First my partner left, then my sister left, then my other sister and her boyfriend left. Now I’m alone with Mum and it is killing me. I cook for her twice a day. She’s not able to eat much and she’s convinced that certain foods are causing her to feel sick. Vegetables with the skin off. Lacto-free milk and cheese. Diabetic icecream. Nothing works and Mum continues to be in pain. I feel useless, unable to do anything to alleviate her symptoms.
I feel grateful that we are getting this time together, and that time has been running out for us to get to know each other before she passes. We’ve had some good chats, as adults. I’ve listened a lot, which is new… I liked to talk before, but now I’m more interested in what she has to say.
She likes to tell me how, although she loves us, she wouldn’t have children, if she could live her life again. Or if she did, she would only have two. Although I’m her third daughter, I don’t take offence to this. I find it funny as I have no plans on having children, although that may change. (Who knows, with all the medical advances, maybe my partner can carry our child and give birth to it, seahorse style. On second thoughts, Junior was a terrible film, so best just steer clear.) “You can be happily married without children” my mum says, sagely.
She’s refusing to start care on every possible grounds she can think of. She says she doesn’t have the money (even though it’s quite cheap in our area), then she says she would rather give me the money, which makes no financial sense as it would barely cover my rent on my flat, in Spain.
I’ve felt like I haven’t been able to take a long term job as I want to keep the freedom to come and spend time with Mum, but I definitely did not want to be left to cope with Mum alone, and to gradually start doing everything for her. She normally has prescriptions delivered, but when there has been a problem, I have gone to get them. Pharmacy, GP, pharmacy, home, don’t cry don’t cry don’t cry don’t cry. The doctor’s surgery Mum is registered at is a big, semi-impersonal practice, with a dickie fax and a problem with misplacing prescriptions. The thought of Mum being left without morphine makes muscles in my stomach contract as if a phantom has kicked me in the gut.
I decided to leave. I realised that my taking care of Mum had become enabling. I was only helping her to deny reality by not starting/accepting care, and as much as I had tried, I felt lonely, I felt depressed, and I missed home. I hadn’t lived in my home town for 8 years, and I didn’t want to start now, when I was feeling psychologically vulnerable.
I told Mum I had a job interview and was heading home to the Basque Country for a few weeks. Mum and I had a blazing row. I said some things that were true but unkind. She was very very angry. I think she was most angry that, for the first time in her life, she needed someone else; she is such a proud and independent person.
“I don’t want a carer.
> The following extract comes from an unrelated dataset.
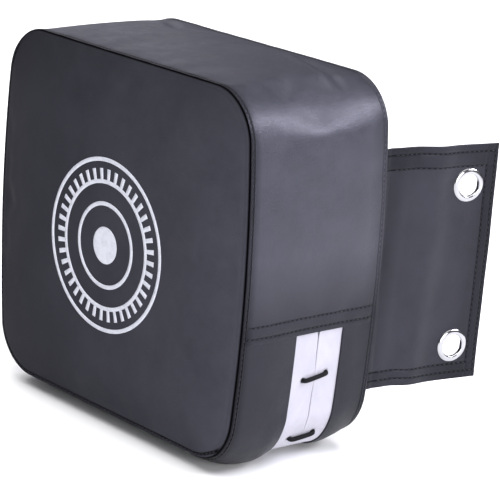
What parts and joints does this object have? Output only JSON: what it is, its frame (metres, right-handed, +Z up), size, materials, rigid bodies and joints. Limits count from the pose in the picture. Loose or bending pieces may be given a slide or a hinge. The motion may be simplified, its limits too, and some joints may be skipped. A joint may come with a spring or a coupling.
{
  "type": "wall-mounted striking pad",
  "caption": "Box-shaped stuffed leather striking pad with a crowned square face, a laced filling slit underneath and two fold-out mounting wings with eyelets.",
  "frame": {"origin": "centre of the back of the pad, on the rear face of the mounting sheet that lies against the wall", "axes": "+Y points out of the back into the wall, so the striking face looks along -Y; +X is to the right for a person facing the striking face; +Z is up"},
  "size_m": [0.4676, 0.3546, 0.4178],
  "materials": {
    "face_leather": "satin",
    "target_print": "matte",
    "band_leather": "satin",
    "back_leather": "satin",
    "wing_leather": "satin",
    "hem_leather": "satin",
    "closure_webbing": "matte",
    "underlay_fabric": "matte",
    "lace_cord": "matte",
    "lace_eyelet_metal": "satin",
    "eyelet_chrome": "polished",
    "foam_sheet": "matte",
    "stuffing": "matte"
  },
  "bodies": {
    "pad": {"face_panel": "face_leather", "face_print": "target_print", "face_welt": "band_leather", "upper_band": "band_leather", "lower_band_front": "band_leather", "lower_band_rear": "band_leather", "joint_strip_right": "band_leather", "joint_strip_left": "band_leather", "back_welt": "band_leather", "back_panel": "back_leather", "mount_sheet": "back_leather", "closure_tape_front": "closure_webbing", "closure_tape_rear": "closure_webbing", "closure_underlay": "underlay_fabric", "closure_lace": "lace_cord", "lace_knots": "lace_cord", "lace_eyelets": "lace_eyelet_metal", "front_foam": "foam_sheet", "side_foam_wrap": "foam_sheet", "rear_foam": "foam_sheet", "core_stuffing": "stuffing"},
    "wing_right": {"wing_right_panel": "wing_leather", "wing_right_top_hem": "hem_leather", "wing_right_bottom_hem": "hem_leather", "wing_right_end_hem": "hem_leather", "wing_right_upper_grommet": "eyelet_chrome", "wing_right_upper_washer": "eyelet_chrome", "wing_right_lower_grommet": "eyelet_chrome", "wing_right_lower_washer": "eyelet_chrome"},
    "wing_left": {"wing_left_panel": "wing_leather", "wing_left_top_hem": "hem_leather", "wing_left_bottom_hem": "hem_leather", "wing_left_end_hem": "hem_leather", "wing_left_upper_grommet": "eyelet_chrome", "wing_left_upper_washer": "eyelet_chrome", "wing_left_lower_grommet": "eyelet_chrome", "wing_left_lower_washer": "eyelet_chrome"}
  },
  "joints": [
    {"name": "wing_right_fold", "type": "hinge", "parent": "pad", "child": "wing_right", "pos_m": [0.196, 0, 0], "axis": [0, 0, 1], "range_deg": [-76, 84]},
    {"name": "wing_left_fold", "type": "hinge", "parent": "pad", "child": "wing_left", "pos_m": [-0.196, 0, 0], "axis": [0, 0, -1], "range_deg": [-76, 84]}
  ]
}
I don’t need one.” she said. “I don’t want them touching me and talking down to me. They speak to me as if I had lost it. I don’t want them touching me ever. I couldn’t bear it”.
I lay on the sofa, unable to get up, unable to watch TV. I was depressed and unable to stand or contemplate doing simple things like making food or even checking my phone.
Finally the day came to leave and I dragged myself out of my pit. Mum’s wrath had been appeased by Deborah’s arrival from London later in the day, so I kissed her goodbye, hoping it wouldn’t be for the last time.